• **WORK INSTRUCTIONS**
Print, exactly as they stand, the lines from the start of the listing to the line containing "stub_rise = 47; // [35:1:120]", inclusive.

[Rows from a 3D modeling dataset]
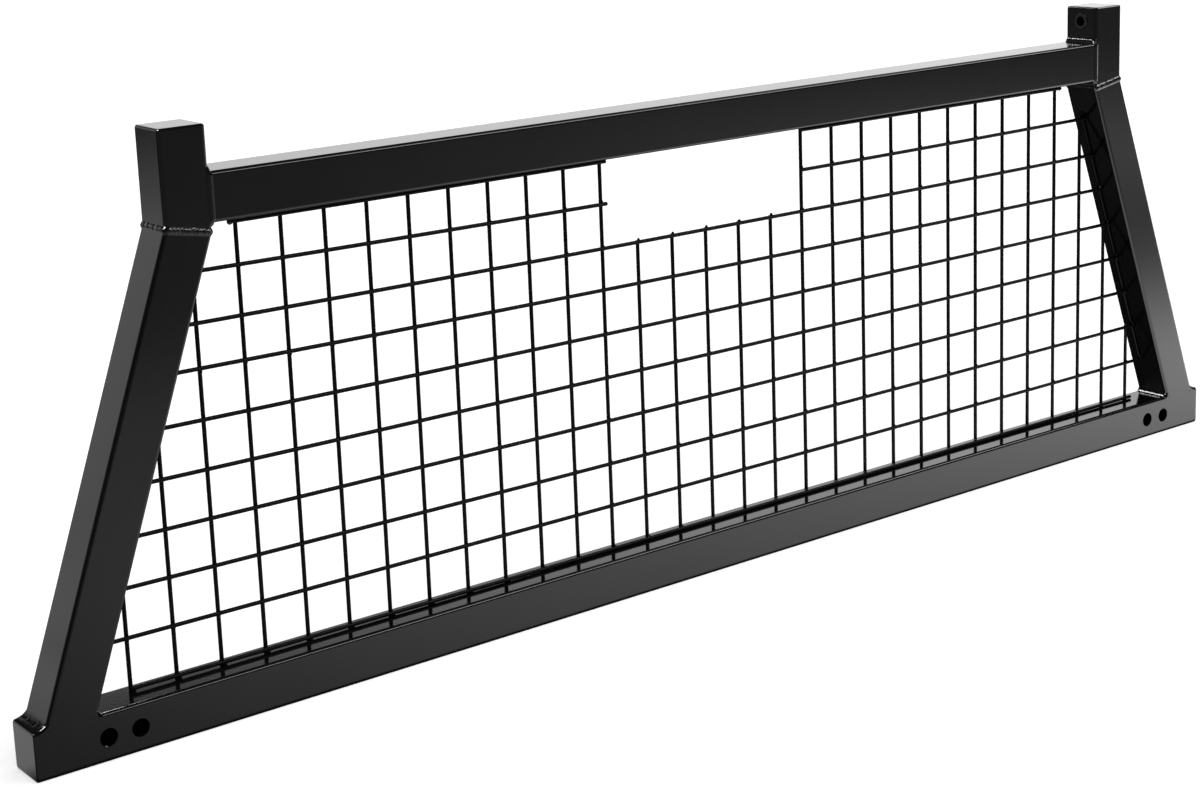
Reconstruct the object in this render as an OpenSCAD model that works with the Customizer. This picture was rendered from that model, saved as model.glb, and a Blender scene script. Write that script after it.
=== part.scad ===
// Truck headache rack: a welded square-tube frame with a wire mesh behind the cab window.
// X runs along the rack, the front faces -Y, and the bottom rail stands on z = 0.
// Everything is symmetric about x = 0 apart from how far the trimmed wires reach into the window.

/* [Frame tube] */
// Outside size of the square tube that rails, posts and stubs are cut from
tube = 50.8; // [40:0.2:64]
// Wall of the tube
wall = 3; // [2:0.25:5]
// Outside radius of the tube's long edges
corner = 4; // [3:0.25:8]
// Thickness of the plates that close the open tube ends
cap_t = 3; // [2:0.5:6]
// Radius to which the closed ends are ground off all round
end_round = 2.4; // [0.6:0.2:3]

/* [Frame layout] */
// From the outermost upright wire to the post's inner face, on top of the bottom rail
foot_gap = 51.5; // [20:0.5:90]
// How far each post's foot stands in from the end of the bottom rail
post_inset = 12.5; // [6:0.5:40]
// How far each post leans in on its way up to the top rail
lean = 165; // [60:1:220]
// Height of the stubs above the top rail
stub_rise = 47; // [35:1:120]

/* [Mesh] */
// Spacing of the wires, both ways
pitch = 50.8; // [40:0.2:60]
// Diameter of the mesh wires and of the side rods
wire_d = 3.8; // [3:0.1:6]
// Openings of the mesh along the rack, an even number
mesh_cols = 30; // [20:2:30]
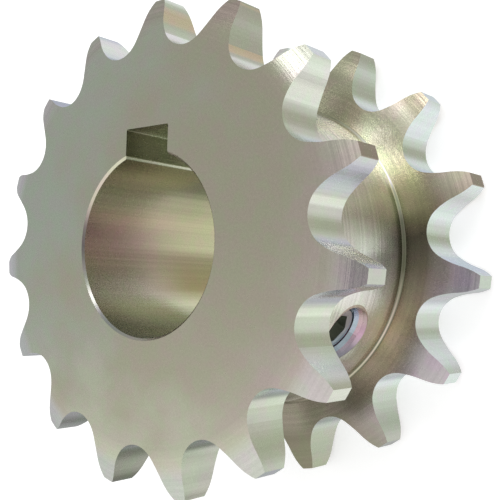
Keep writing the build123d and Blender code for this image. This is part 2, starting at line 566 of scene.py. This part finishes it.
# The rings that the lathe has cut on the rear row's face and round the hub spread a highlight across
# themselves. Their lay is the direction that it spreads in.
lay = add_node(tree, "ShaderNodeMix", {
    "Factor": turned_face,
    "A": (0, 0, 1),
    "B": across,
}, data_type="VECTOR").outputs["Result"]
lathe_cut = add_node(tree, "ShaderNodeMath", {
    0: where(rear_face, (radius, 31, 29)),
    1: hub_wall,
}, operation="MAXIMUM").outputs[0]
spread = add_node(tree, "ShaderNodeMath", {0: lathe_cut, 1: 0.85}, operation="MULTIPLY").outputs[0]
plate_surface = add_node(tree, "ShaderNodeBsdfPrincipled", {
    "Base Color": film,
    "Metallic": 1.0,
    "Roughness": satin,
    "Anisotropic": spread,
    "Tangent": lay,
    "Normal": marks_bump,
})
add_node(tree, "ShaderNodeOutputMaterial", {"Surface": plate_surface.outputs[0]})
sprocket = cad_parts["sprocket"]
sprocket.material_slots[0].link = "OBJECT"
sprocket.material_slots[0].material = zinc_plate

# ---- keyway corners ----
# The broach's rounded corners leave a small radius along both sides of the keyway's floor. They stop
# where the tapped hole over the keyway cuts through them.
keyway_half_width = 4
keyway_floor = 15.8
corner_radius = 0.25
corner_backing = 0.05  # how far a corner reaches into the keyway's walls
corner_end_gap = 0.02
hole_gap = 1.5  # from the tapped hole's axis
corner_runs = (
    (corner_end_gap, screw_height - hole_gap),
    (screw_height + hole_gap, sprocket_length - corner_end_gap),
)
corner_outline = [
    (corner_backing, corner_backing),
    (corner_backing, -corner_radius),
    (0, -corner_radius),
]
corner_outline += [
    (corner_radius * (cos(radians(turn)) - 1), corner_radius * (sin(radians(turn)) - 1))
    for turn in (15, 30, 45, 60, 75, 90)
]
corner_outline += [(-corner_radius, corner_backing)]

for name, side in (("keyway_corner_plus_x", 1), ("keyway_corner_minus_x", -1)):
    bm = bmesh.new()
    for low, high in corner_runs:
        verts = [
            bm.verts.new((side * (keyway_half_width + x) * mm, (keyway_floor + y) * mm, low * mm))
            for x, y in corner_outline
        ]
        end = bm.faces.new(verts)
        grown = bmesh.ops.extrude_face_region(bm, geom=[end], use_keep_orig=True)["geom"]
        top = [v for v in grown if isinstance(v, bmesh.types.BMVert)]
        bmesh.ops.translate(bm, verts=top, vec=(0, 0, (high - low) * mm))
    keyway_corner = new_piece(name, bm, zinc_plate)
    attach(keyway_corner, "root")

# ---- tapped holes ----
# The M8 thread that is cut in the hub behind each countersink: over the keyway, and 119 degrees
# clockwise from it. It is the hub's own plated steel, and its ridges stand inside the plain hole.
thread_pitch = 1.25
thread_steps = 48  # round one turn
tapped_crest = 3.33
tapped_root = 3.98
tapped_wall = 4.04  # in the hub's steel, behind the plain hole's wall
tapped_start = 0.15  # from the floor of the keyway, or from the wall of the bore
tapped_end = 22.49  # at the foot of the countersink
mouth_start = 21.45  # from here up the crests widen to the countersink
mouth_radius = 3.36
mouth_slope = 0.606
mouth_cuts = (21.3, mouth_start, 21.7, 22.0, 22.25)


def hub_place(turn):
    """Turns a piece modelled along +Z outwards from the bore, at an angle clockwise from the keyway."""
    outward = Vector((sin(radians(turn)), cos(radians(turn)), 0))
    aside = outward.cross((0, 0, 1))
    return Matrix((
        (0, aside.x, outward.x, 0),
        (0, aside.y, outward.y, 0),
        (1, 0, 0, screw_height * mm),
        (0, 0, 0, 1),
    ))


def cut_across(bm, height, clear=0):
    """Cuts new edges at a height, and clears what is above it (1), below it (-1) or nothing (0)."""
    bmesh.ops.bisect_plane(
        bm, geom=bm.verts[:] + bm.edges[:] + bm.faces[:], dist=0.0001 * mm,
        plane_co=(0, 0, height * mm), plane_no=(0, 0, clear or 1), clear_outer=clear != 0,
    )


def thread_body(bm, crest, root, first, last, phase):
    """Spins a zigzag of thread flanks by one turn and one pitch, and cuts it square at both ends."""
    flat = thread_pitch / 8
    start = (first // thread_pitch - 2) * thread_pitch + phase
    turns = int((last - first) / thread_pitch) + 5
    points = []
    for turn in range(turns):
        foot = start + turn * thread_pitch
        points += [(root, foot), (root, foot + 2 * flat)]
        points += [(crest, foot + 4.5 * flat), (crest, foot + 5.5 * flat)]
    points.append((root, start + turns * thread_pitch))
    verts = [bm.verts.new((r * mm, 0, z * mm)) for r, z in points]
    edges = [bm.edges.new(pair) for pair in zip(verts, verts[1:])]
    bmesh.ops.spin(
        bm, geom=verts + edges, axis=(0, 0, 1), angle=2 * pi, steps=thread_steps,
        dvec=(0, 0, thread_pitch * mm / thread_steps),
    )
    bmesh.ops.remove_doubles(bm, verts=bm.verts, dist=0.001 * mm)
    cut_across(bm, first, clear=-1)
    cut_across(bm, last, clear=1)


def rim_at(bm, height):
    """The open edges that lie at a height."""
    return [
        e for e in bm.edges
        if e.is_boundary and all(abs(v.co.z - height * mm) < 0.002 * mm for v in e.verts)
    ]


for name, turn, hole_end in (
    ("key_tapped_thread", 0, keyway_floor),
    ("side_tapped_thread", side_screw_turn, bore_radius),
):
    first = hole_end + tapped_start
    bm = bmesh.new()
    thread_body(bm, tapped_crest, tapped_root, first, tapped_end, thread_pitch / 2)
    for height in mouth_cuts:
        cut_across(bm, height)
    for vert in bm.verts:
        up_the_mouth = vert.co.z - mouth_start * mm
        if up_the_mouth > -0.01 * mm:
            vert.co.xy = vert.co.xy.normalized() * (mouth_radius * mm + up_the_mouth * mouth_slope)
    # the thread's back is closed by a plain wall, from rim to rim
    wall_edges = []
    for height in (first, tapped_end):
        grown = bmesh.ops.extrude_edge_only(bm, edges=rim_at(bm, height))["geom"]
        for vert in (v for v in grown if isinstance(v, bmesh.types.BMVert)):
            vert.co.xy = vert.co.xy.normalized() * tapped_wall * mm
        wall_edges += [e for e in grown if isinstance(e, bmesh.types.BMEdge)]
    bmesh.ops.bridge_loops(bm, edges=wall_edges)
    bm.transform(hub_place(turn))
    tapped_thread = new_piece(name, bm, zinc_plate)
    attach(tapped_thread, "root")

# ---- set screws ----
# Headless M8 screws with a hexagon socket and a cup point, hardened and bright zinc plated. Each is
# run into its tapped hole with a key until its cup bears on the shaft or on the key.
set_screws = (
    # name, node, turn, distance of the tip from the bore's axis, length, turn of the socket
    ("side_screw", "side_set_screw", side_screw_turn, 13.4, 8, 56),
    ("key_screw", "key_set_screw", 0, 16.0, 6, 47),
)
screw_crest = 3.93
screw_root = 3.2
end_chamfer = 0.9
chamfer_cut = 0.4  # an edge on the way up each chamfer
plain_edge = 0.3  # round the head, where the thread has run out
socket_width = 4.0
socket_depth = 3.0
socket_mouth = 2.55  # radius of the round mouth, which narrows to the hexagon
mouth_depth = 0.12
drill_point = 0.9  # below the hexagon's floor
cup_radius = 2.5
cup_depth = 1.5

# Bright zinc is cool grey and a little glossy, with soft streaks where the thread was rolled. It is
# bluer at the lower side of the screws, and down in the sockets a painted shade makes it dull and olive.
streaks_per_mm = 1.6
screw_plate, tree = new_material("bright_zinc_screw_plate")
place = add_node(tree, "ShaderNodeTexCoord").outputs["Object"]
place_mm = add_node(tree, "ShaderNodeVectorMath", {
    0: place,
    "Scale": 1 / mm,
}, operation="SCALE").outputs[0]
along = add_node(tree, "ShaderNodeSeparateXYZ", {0: place_mm}).outputs
sunk = []
for _, _, turn, tip, length, _ in set_screws:
    head = tip + length
    beside, outwards = from_screw_axis(turn)
    sunk.append(where(
        (beside, socket_mouth - 0.1, socket_mouth - 0.15), (outwards, head - 0.1, head - 0.3),
    ))
socket_painted_shade = add_node(tree, "ShaderNodeMath", {0: sunk[0], 1: sunk[1]}, operation="MAXIMUM").outputs[0]
# Painted shade, dull and olive, down in the hexagon sockets.
screw_film = lay_film("d0cccf", ("bccad2", (along["Y"], -9.6, -12.0)), ("b0b4a8", socket_painted_shade))
rolled = add_node(tree, "ShaderNodeTexNoise", {
    "Vector": place_mm,
    "Scale": streaks_per_mm,
    "Detail": 3.0,
}).outputs["Fac"]
gloss = add_node(tree, "ShaderNodeMapRange", {
    "Value": rolled,
    "To Min": 0.3,
    "To Max": 0.5,
}).outputs["Result"]
rolled_bump = add_node(tree, "ShaderNodeBump", {
    "Distance": 0.01 * mm,
    "Height": rolled,
}).outputs["Normal"]
screw_surface = add_node(tree, "ShaderNodeBsdfPrincipled", {
    "Base Color": screw_film,
    "Metallic": 1.0,
    "Roughness": gloss,
    "Normal": rolled_bump,
})
add_node(tree, "ShaderNodeOutputMaterial", {"Surface": screw_surface.outputs[0]})

for name, node, turn, tip, length, socket_turn in set_screws:
    head = tip + length
    bm = bmesh.new()
    thread_body(bm, screw_crest, screw_root, tip, head, 0)
    for height in (
        tip + chamfer_cut, tip + end_chamfer,
        head - end_chamfer, head - chamfer_cut, head - plain_edge,
    ):
        cut_across(bm, height)
    for vert in bm.verts:
        from_tip = vert.co.z / mm - tip
        from_head = head - vert.co.z / mm
        limit = (screw_crest - end_chamfer + max(min(from_tip, from_head), 0)) * mm
        if vert.co.xy.length > limit or from_head < plain_edge + 0.01:
            vert.co.xy = vert.co.xy.normalized() * limit
    for height, inner in ((tip, cup_radius), (head, socket_mouth)):
        rim = rim_at(bm, height)
        ring = bmesh.ops.create_circle(
            bm, segments=thread_steps, radius=inner * mm, matrix=Matrix.Translation((0, 0, height * mm)),
        )
        ring_edges = list(dict.fromkeys(e for v in ring["verts"] for e in v.link_edges))
        bmesh.ops.bridge_loops(bm, edges=rim + ring_edges)
        if height == tip:
            # the cup narrows to a point
            grown = bmesh.ops.extrude_edge_only(bm, edges=ring_edges)["geom"]
            for vert in (v for v in grown if isinstance(v, bmesh.types.BMVert)):
                vert.co = (0, 0, (tip + cup_depth) * mm)
            continue
        # the socket goes from its mouth down the hexagon to the drill's point
        for drop, width in (
            (mouth_depth, socket_width),
            (socket_depth, socket_width),
            (socket_depth + drill_point, 0),
        ):
            grown = bmesh.ops.extrude_edge_only(bm, edges=ring_edges)["geom"]
            ring_edges = [e for e in grown if isinstance(e, bmesh.types.BMEdge)]
            for vert in (v for v in grown if isinstance(v, bmesh.types.BMVert)):
                vert_turn = Vector((1, 0)).angle_signed(vert.co.xy) if vert.co.xy.length else 0
                from_flat = (-vert_turn - radians(socket_turn)) % (pi / 3) - pi / 6
                vert.co.xy = vert.co.xy.normalized() * width / 2 / cos(from_flat) * mm
                vert.co.z = (head - drop) * mm
    bmesh.ops.remove_doubles(bm, verts=bm.verts, dist=0.001 * mm)
    bm.transform(hub_place(turn))
    set_screw = new_piece(name, bm, screw_plate)
    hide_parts(node)
    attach(set_screw, "root")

• **WRITTEN REPLY**
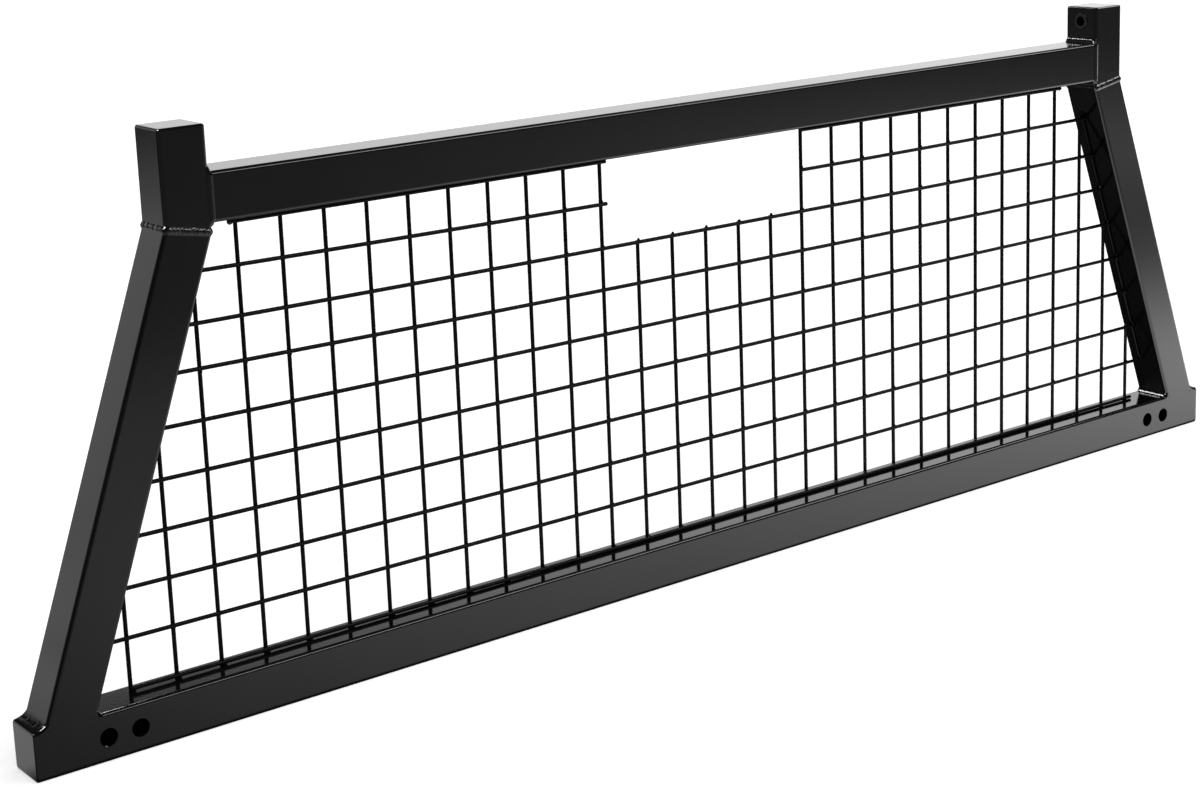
Reconstruct the object in this render as an OpenSCAD model that works with the Customizer. This picture was rendered from that model, saved as model.glb, and a Blender scene script. Write that script after it.
=== part.scad ===
// Truck headache rack: a welded square-tube frame with a wire mesh behind the cab window.
// X runs along the rack, the front faces -Y, and the bottom rail stands on z = 0.
// Everything is symmetric about x = 0 apart from how far the trimmed wires reach into the window.

/* [Frame tube] */
// Outside size of the square tube that rails, posts and stubs are cut from
tube = 50.8; // [40:0.2:64]
// Wall of the tube
wall = 3; // [2:0.25:5]
// Outside radius of the tube's long edges
corner = 4; // [3:0.25:8]
// Thickness of the plates that close the open tube ends
cap_t = 3; // [2:0.5:6]
// Radius to which the closed ends are ground off all round
end_round = 2.4; // [0.6:0.2:3]

/* [Frame layout] */
// From the outermost upright wire to the post's inner face, on top of the bottom rail
foot_gap = 51.5; // [20:0.5:90]
// How far each post's foot stands in from the end of the bottom rail
post_inset = 12.5; // [6:0.5:40]
// How far each post leans in on its way up to the top rail
lean = 165; // [60:1:220]
// Height of the stubs above the top rail
stub_rise = 47; // [35:1:120]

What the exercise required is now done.